The input documentTest.zip (1.7 MB)
the expected outputOutputFolder.zip (1.7 MB)
I am attached the source code in my previous post.please kindly help me to extract the images.

Many thanks for your quick reply,
regards,
priyanga G

priyanga · October 17, 2017, 9:21am

Hi @tahir.manzoor

In source document group shape mixed with normal shapes.(pg.no.15,16,17)

The function for extract group shape separately and normal shapes separately as provided by you.

Now i want to extract images as one

please help me to extract the shapes .

Thanks & Regards,
priyanga G

tahir.manzoor · October 17, 2017, 4:31pm

@priyanga,

Thanks for your inquiry.

You are adding bookmarks for text that starts with “Fig”. Your document contains many paragraphs that start with same text. You need to bookmark the text that you want to extract e.g. “Figure 04: Vijaya Jadkar et al.”, “Figure 05: Vijaya Jadkar et al.”

You are using trimming code at incorrect place. Please use this code before saving the document.

priyanga · October 21, 2017, 7:02am

Hi @tahir.manzoor,

Thanks for your timely solution. I am doing the same process for more samples .How can i extract the shapes without mentioning exact name e.g. Figure 04: Vijaya Jadkar et al.”and “Figure 05: Vijaya Jadkar et al.”

I am awaiting for your quick reply.

Thanks a lot,
priyanga G

tilal.ahmad · October 21, 2017, 3:04pm

@priyanga

Thanks for your inquiry. If you do not want to specify shape caption then you need to iterate through shapes node and get their parent paragraph, as suggested in above post and proceed accordingly.

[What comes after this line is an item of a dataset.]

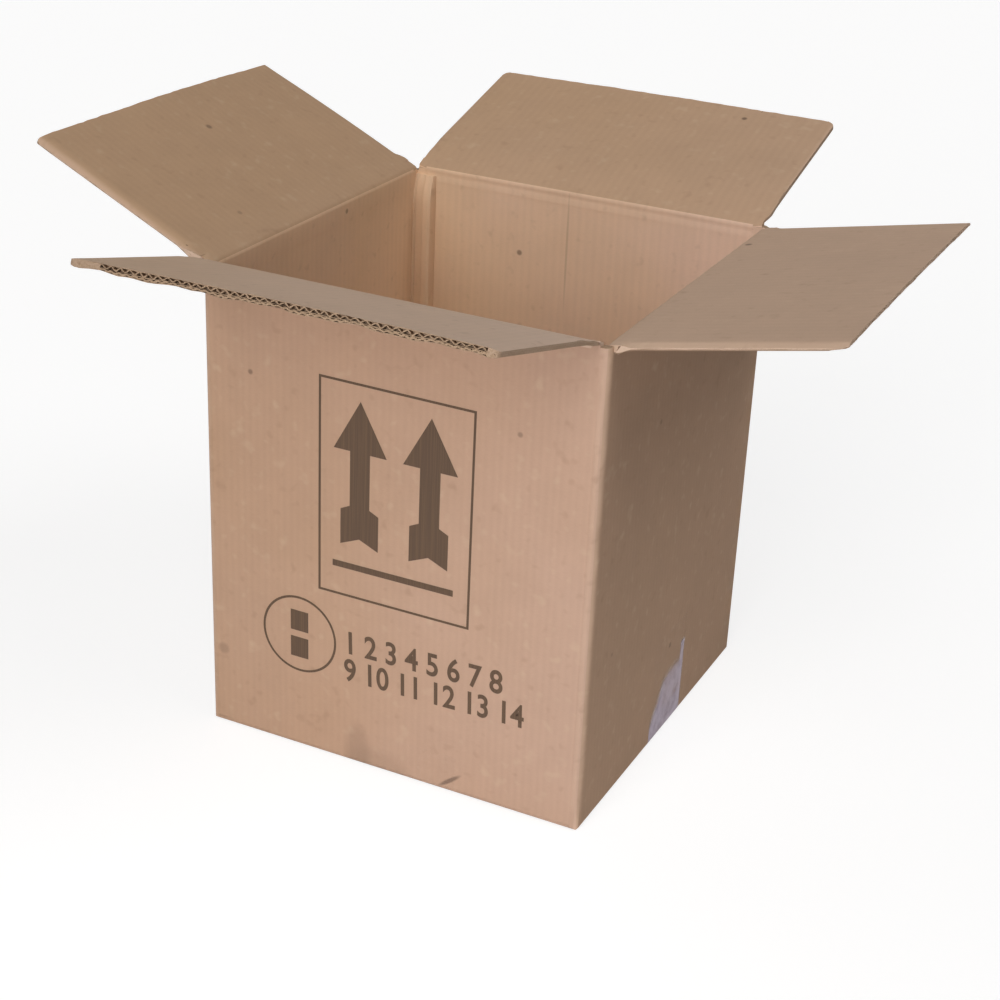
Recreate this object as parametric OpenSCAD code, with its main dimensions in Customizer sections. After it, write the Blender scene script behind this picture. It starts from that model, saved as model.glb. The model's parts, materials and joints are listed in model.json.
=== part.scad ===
// Open shipping box of double-wall corrugated board: one slotted and creased
// blank, folded up and glued at one corner. Its bottom flaps are folded under
// and taped, and its four top flaps stand turned outwards.
// X runs left to right, Y front to back and Z up. The origin is the middle of
// the underside, where the box rests. All lengths are in millimetres.

/* [Box] */
// Outside width of the box, left to right
box_w = 350; // [300:1:420]
// Outside depth of the box, front to back
box_d = 350; // [300:1:420]
// Outside height of the closed box, from the underside of the board
box_h = 417; // [250:1:600]
// Outside radius of the four upright corners
corner_r = 8; // [3:0.5:12]
// Outside radius of the folds along the bottom
fold_r = 5; // [2:0.5:6]

/* [Board] */
// Thickness of the double-wall board
board = 7; // [6.6:0.1:8]
// Thickness of each of its three flat papers
liner = 0.5; // [0.3:0.05:0.6]
// Thickness of its two fluted papers
medium = 0.5; // [0.3:0.05:0.6]
// Height of the large flutes, which face the inside of the box
large_flute_h = 3.3; // [3:0.1:3.6]
// Length of one large flute, from crest to crest
large_pitch = 7.8; // [7.2:0.1:9]
// Length of one small flute, from crest to crest
small_pitch = 6.4; // [5.8:0.1:7]

/* [Slots and creases] */
// Width of the slots that part neighbouring flaps
slot_w = 8; // [7.5:0.5:14]
// Depth of the slots below the higher creases
slot_depth = 1; // [0.5:0.5:9]
// Gap between two flaps that meet over the middle of the box
flap_gap = 1; // [0.5:0.5:4]
// Gap between a wall and its flap along the crease
crease_gap = 0.5; // [0.3:0.1:1]
// Width of the strip beside a side crease where the flutes are crushed shut
crush_w = 14; // [10:1:30]
// Run over which the front and back flaps thin down to their crushed creases
crush_ramp = 32; // [20:1:60]
// Thickness of the front and back flaps at their crushed creases
crush_t = 1.5; // [1:0.1:3]
// Height that the closed front and back flaps stand clear of the side flaps
stack_gap = 0.2; // [0.1:0.1:1]
// Radius of the outer corners of a flap
flap_corner_r = 4; // [1:0.5:10]

/* [Flap angles] */
// Angle of the front flap above level, as it stands open
front_angle = 14.5; // [-60:0.5:85]
// Angle of the back flap above level, as it stands open
back_angle = 15.5; // [-60:0.5:85]
// Angle of the left flap above level, as it stands open
left_angle = 25.5; // [-60:0.5:85]
// Angle of the right flap above level, as it stands open
right_angle = 11.5; // [-60:0.5:85]

/* [Glue tab] */
// Width of the glue tab that shows inside the back left corner
tab_w = 17; // [12:1:40]
// Run of the slanted cuts at its two ends
tab_slant = 8; // [3:1:11]

/* [Tape] */
// Thickness of the tape
tape_t = 0.15; // [0.1:0.05:0.4]
// Width of the tape along the bottom seam
seam_tape_w = 72; // [40:1:100]
// Length of seam tape turned up on the left and right walls
seam_lap = 100; // [30:1:150]
// Shift of the seam tape off the middle, towards the back
seam_tape_y = 9; // [-20:1:20]
// Width of the tape laid across the bottom
cross_tape_w = 100; // [40:1:120]
// Length of cross tape turned up on the front and back walls
cross_lap = 35; // [20:1:150]
// Shift of the cross tape off the middle, towards the right
cross_tape_x = 14; // [-30:1:30]

/* [Hidden] */
$fn = 48;

// Overrun of a cut past the faces that it opens
over = 1;
// Inside radius of the upright corners
corner_inner_r = max(corner_r - board, 1);
// Level of the board's underside, on two layers of tape
base_z = 2 * tape_t;
// Levels of the creases of the front and back flaps, and of the side flaps
major_z = base_z + box_h;
minor_z = major_z - board - stack_gap;
// Bottom of the slots at the corners
slot_z = major_z - slot_depth;
// Widths of the flaps between their slots, which are centred on the corners
major_flap_w = box_w - board - slot_w;
minor_flap_w = box_d - board - slot_w;
// Slope of the thinned part of the front and back flaps
crush_slope = (board - crush_t) / (crush_ramp - crease_gap - crush_t);
// Length of every flap, so that two of them meet over the middle of the box
flap_l = min(box_d, box_w) / 2 - flap_gap / 2;
// Height of the small flutes, which face the outside
small_flute_h = board - 3 * liner - large_flute_h;
// Levels of the two rows of flutes within a flap, from its outer face
small_row_z = liner;
large_row_z = 2 * liner + small_flute_h;
// Half width of the glued crest between two neighbouring channels, in
// thicknesses of the fluted paper
crest_share = 0.9;
board_color = "#b7947a";
flap_color = "#ad8f76";
tape_color = [0.78, 0.72, 0.66, 0.6];

// Rectangle with four round corners, centred
module round_rect(w, d, r) {
    square([w - 2 * r, d], center = true);
    square([w, d - 2 * r], center = true);
    for (x = [-1, 1], y = [-1, 1]) translate([x * (w / 2 - r), y * (d / 2 - r)]) circle(r = r);
}

// Outline from the side, standing on zero, with its two lower corners round
module round_base(w, h, r) {
    translate([-w / 2, r]) square([w, h - r]);
    translate([-w / 2 + r, 0]) square([w - 2 * r, h]);
    for (x = [-1, 1]) translate([x * (w / 2 - r), r]) circle(r = r);
}

// Turns an outline drawn in X and Z into a solid that runs length l along Y
module run_y(l) {
    translate([0, l / 2, 0]) rotate([90, 0, 0]) linear_extrude(l) children();
}

// Turns an outline drawn in Y and Z into a solid that runs length l along X
module run_x(l) {
    rotate([0, 0, 90]) run_y(l) children();
}

// Upright walls, round at the corners, up to the higher creases
module walls() {
    translate([0, 0, base_z]) linear_extrude(box_h) difference() {
        round_rect(box_w, box_d, corner_r);
        round_rect(box_w - 2 * board, box_d - 2 * board, corner_inner_r);
    }
}

// Bottom flaps: front and back outside, side flaps on top of them, each pair
// meeting in a seam along the middle
module bottom_flaps() {
    for (side = [-1, 1]) {
        outer_l = box_d / 2 - flap_gap / 2;
        translate([0, side * (box_d / 2 - outer_l / 2), base_z + board / 2])
            cube([major_flap_w, outer_l, board], center = true);
        inner_l = box_w / 2 - flap_gap / 2;
        translate([side * (box_w / 2 - inner_l / 2), 0, base_z + 1.5 * board])
            cube([inner_l, minor_flap_w, board], center = true);
    }
}

// Glue tab of the left wall, stuck to the inside of the back wall
module glue_tab() {
    tab_bottom = base_z + 2 * board;
    tab_top = minor_z - board - over;
    translate([-box_w / 2 + board, box_d / 2 - board / 2 - over / 2, 0])
        run_y(board + over) polygon([
            [-over, tab_bottom - over],
            [0, tab_bottom],
            [tab_w, tab_bottom + tab_slant],
            [tab_w, tab_top - tab_slant],
            [0, tab_top],
            [-over, tab_top]
        ]);
}

// Region within which the bottom edges are rounded as folds
module folded_base() {
    translate([0, 0, base_z]) intersection() {
        run_y(box_d + 2 * over) round_base(box_w, box_h + over, fold_r);
        run_x(box_w + 2 * over) round_base(box_d, box_h + over, fold_r);
    }
}

// Cut that crushes a wall of half span s away below a crease at z: as steep as a
// fold down to root below it, and from there inwards at the flap's own slope
module crease_cut(s, z, root, slope) {
    for (side = [0, 1]) mirror([side, 0]) polygon([
        [s + over, z],
        [s, z],
        [s - root, z - root],
        [s - board - over, z - root - (board + over - root) * slope],
        [s - board - over, major_z + over],
        [s + over, major_z + over]
    ]);
}

// Slot at each corner, which leaves a post that closes the end of the side crease
module corner_slots() {
    for (x = [-1, 1], y = [-1, 1]) {
        x0 = major_flap_w / 2;
        y0 = minor_flap_w / 2;
        translate([x > 0 ? x0 : -box_w / 2 - over, y > 0 ? y0 : -box_d / 2 - over, slot_z])
            cube([box_w / 2 + over - x0, box_d / 2 + over - y0, major_z - slot_z + over]);
    }
}

// One folded piece: walls, bottom flaps and glue tab
module carton() {
    color(board_color) difference() {
        intersection() {
            union() {
                walls();
                bottom_flaps();
                glue_tab();
            }
            folded_base();
        }
        run_x(major_flap_w)
            crease_cut(box_d / 2, major_z, crush_t + crease_gap, crush_slope);
        run_y(minor_flap_w) crease_cut(box_w / 2, minor_z, board, 1);
        corner_slots();
    }
}

// Open channel between a flat paper and the fluted one: wide at its mouth,
// which is up for way 1 and down for way -1
module channel(z, h, pitch, way) {
    mouth = pitch / 2 - crest_share * medium;
    mouth_z = way > 0 ? z + h : z;
    tip_z = mouth_z - way * (h - medium);
    polygon([[-mouth, mouth_z], [mouth, mouth_z], [0, tip_z]]);
}

// Row of flutes across a flap. The slotting cut has crushed it shut along both
// side edges, so its channels start one flute in.
module flute_row(w, z, h, pitch) {
    count = round(w / pitch);
    step = w / count;
    for (i = [1 : count - 1]) translate([-w / 2 + i * step, 0]) channel(z, h, step, 1);
    for (i = [1.5 : count - 1.5]) translate([-w / 2 + i * step, 0]) channel(z, h, step, -1);
}

// Flap lying flat, outer face down: its crease runs along X at the origin and
// it reaches along Y. Its flutes run the same way and open at the free edge.
// It thins down to root_t at the crease from ramp outwards.
module flap(w, root_t, ramp) {
    difference() {
        intersection() {
            run_x(w) polygon([
                [crease_gap, 0],
                [flap_l, 0],
                [flap_l, board],
                [ramp, board],
                [crease_gap + root_t, root_t]
            ]);
            linear_extrude(board) {
                translate([-w / 2, 0]) square([w, flap_l - flap_corner_r]);
                translate([-w / 2 + flap_corner_r, 0]) square([w - 2 * flap_corner_r, flap_l]);
                for (x = [-1, 1]) translate([x * (w / 2 - flap_corner_r), flap_l - flap_corner_r])
                    circle(r = flap_corner_r);
            }
        }
        flute_l = flap_l - ramp + over;
        translate([0, ramp + flute_l / 2, 0]) run_y(flute_l) {
            flute_row(w, small_row_z, small_flute_h, small_pitch);
            flute_row(w, large_row_z, large_flute_h, large_pitch);
        }
    }
}

module front_flap() {
    color(flap_color) translate([0, -box_d / 2, major_z])
        rotate([front_angle, 0, 180]) flap(major_flap_w, crush_t, crush_ramp);
}

module back_flap() {
    color(flap_color) translate([0, box_d / 2, major_z])
        rotate([back_angle, 0, 0]) flap(major_flap_w, crush_t, crush_ramp);
}

module left_flap() {
    color(flap_color) translate([-box_w / 2, 0, minor_z])
        rotate([left_angle, 0, 90]) flap(minor_flap_w, board, crush_w);
}

module right_flap() {
    color(flap_color) translate([box_w / 2, 0, minor_z])
        rotate([right_angle, 0, -90]) flap(minor_flap_w, board, crush_w);
}

// Outline of a strip of tape under a box of width w, turned up by lap on both
// sides, with its underside drop below the board
module tape_outline(w, lap, drop) {
    difference() {
        translate([0, base_z - drop]) round_base(w + 2 * tape_t, lap + drop, fold_r + tape_t);
        translate([0, base_z]) round_base(w, lap + over, fold_r);
    }
}

// Strip along the seam between the two outer bottom flaps
module seam_tape() {
    color(tape_color) translate([0, seam_tape_y, 0])
        run_y(seam_tape_w) tape_outline(box_w, seam_lap, tape_t);
}

// Strip laid across it, over the seam tape
module cross_tape() {
    color(tape_color) difference() {
        translate([cross_tape_x, 0, 0]) run_x(cross_tape_w) tape_outline(box_d, cross_lap, 2 * tape_t);
        translate([0, seam_tape_y, base_z - tape_t / 2])
            cube([2 * box_w, seam_tape_w, tape_t], center = true);
    }
}

carton();
front_flap();
back_flap();
left_flap();
right_flap();
seam_tape();
cross_tape();
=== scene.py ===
"""Looks of an open shipping box of double-wall corrugated board.

One slotted blank is folded up: its walls and bottom are one shell, and its four
top flaps stand turned outwards on crushed creases. Lengths are in metres.
"""

import json
import logging
import math
from contextlib import contextmanager
from dataclasses import dataclass
from enum import Enum
from typing import Callable, Iterator, Sequence

import bmesh
import bpy
from mathutils import Matrix, Vector


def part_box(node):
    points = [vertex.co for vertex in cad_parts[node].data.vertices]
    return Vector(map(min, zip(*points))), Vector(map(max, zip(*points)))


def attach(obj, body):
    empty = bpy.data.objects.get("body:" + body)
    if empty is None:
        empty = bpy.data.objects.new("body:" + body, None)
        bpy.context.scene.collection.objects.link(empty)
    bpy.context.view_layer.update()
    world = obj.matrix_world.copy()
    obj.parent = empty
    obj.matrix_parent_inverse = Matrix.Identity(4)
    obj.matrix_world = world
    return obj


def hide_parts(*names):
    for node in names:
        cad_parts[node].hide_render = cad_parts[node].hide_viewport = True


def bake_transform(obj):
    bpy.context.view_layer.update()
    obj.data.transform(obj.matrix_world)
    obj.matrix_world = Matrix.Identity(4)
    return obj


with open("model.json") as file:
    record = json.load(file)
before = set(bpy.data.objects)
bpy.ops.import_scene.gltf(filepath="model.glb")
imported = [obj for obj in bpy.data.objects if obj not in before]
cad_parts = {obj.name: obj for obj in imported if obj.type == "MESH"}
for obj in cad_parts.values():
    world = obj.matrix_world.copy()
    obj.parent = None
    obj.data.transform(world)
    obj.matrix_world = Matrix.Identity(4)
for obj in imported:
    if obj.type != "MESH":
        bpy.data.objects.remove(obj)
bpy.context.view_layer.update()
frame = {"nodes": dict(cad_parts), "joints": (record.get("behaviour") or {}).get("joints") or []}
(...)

priyanga · October 23, 2017, 1:00pm

Hi team,

Thank you very much for

I am extracting images and saved in separate document based on the paragraph node and fig caption as a keyword for the extraction

using the page splitter for converting the documents to pages and then the extraction process begins.
The problems are
some of the images and fig caption are separated .For example images in page no.1 and fig caption in page number 2.how can i extract those images.

extracted images are saved as filename For example-page1_Fig1_fig1.docx

The input document isTest.zip (351.7 KB)

Thanks & Regards,
priyanga G

tahir.manzoor · October 23, 2017, 4:59pm

@priyanga,

Thanks for your inquiry. In this scenario, we suggest you following solution.

Iterate through all paragraphs.
Get the paragraph’s text using Node.toString method.
Check if the paragraph’s text is started with “Fig.”.
If true, get the previous node that contains the Shape nodes.
Extract the content as suggested in this forum thread. The start node will be Shape node and end node will be paragraph that starts with “Fig”.

Hope this helps you.

priyanga · October 25, 2017, 1:17pm

Hi @tahir.manzoor

Thank you very much.\

int i = 1;
ArrayList nodes = null;

// Get the paragraphs that start with "Fig".
for (Paragraph paragraph : (Iterable<Paragraph>) interimdoc
		.getChildNodes(NodeType.PARAGRAPH, true)) {
        // If want to include captions with Image
	nodes = new ArrayList();
	if (paragraph.toString(SaveFormat.TEXT).trim()
			.startsWith("Fig"))

	{
		nodes.add(paragraph);
		Node previousPara = paragraph.getPreviousSibling();
		while (previousPara != null
				&& previousPara.getNodeType() == NodeType.PARAGRAPH
				&& previousPara
						.toString(SaveFormat.TEXT)
						.trim().length() == 0
				&& ((Paragraph) previousPara).getChildNodes(
						NodeType.SHAPE, true).getCount() > 0) {
			if (previousPara != null)
				nodes.add(previousPara);
			previousPara = previousPara.getPreviousSibling();
		}

		if (nodes.size() > 0) {
			// Reverse the node collection.

			Collections.reverse(nodes);

			// Extract the consecutive shapes and export them into
			// new document
			Document dstDoc = new Document();
			dstDoc.removeAllChildren();
			dstDoc.ensureMinimum();

			for (Paragraph para : (Iterable<Paragraph>) nodes)

			{
				NodeImporter importer = new NodeImporter(interimdoc,
						dstDoc, ImportFormatMode.KEEP_SOURCE_FORMATTING);
				Node newNode = importer.importNode(para, true);
				dstDoc.getFirstSection().getBody().appendChild(newNode);
				dstDoc.save("E:/data/image_" + i + ".docx");
			}
			i++;
			nodes.clear();

		}

	}

}

This is what you mentioning in the previous post.

regards,
priyanga G

tahir.manzoor · October 25, 2017, 4:22pm

@priyanga,

Thanks for your inquiry. Yes, you can use the same approach to get the desired output.

priyanga · December 26, 2017, 6:50am

Hi @tahir.manzoor,

Thanks for your great support .

Still I am having some extraction problem.some of the images are not extracted.please kindly help me to resolve and extract those images.

source code src.zip (23.0 KB)

The input list.zip (525.9 KB)

The expected output expected output.zip (599.0 KB)

The actual output actual output.zip (119.5 KB)

The showcases are nearing please, kindly help me.

Thanks & regards,
priyanga G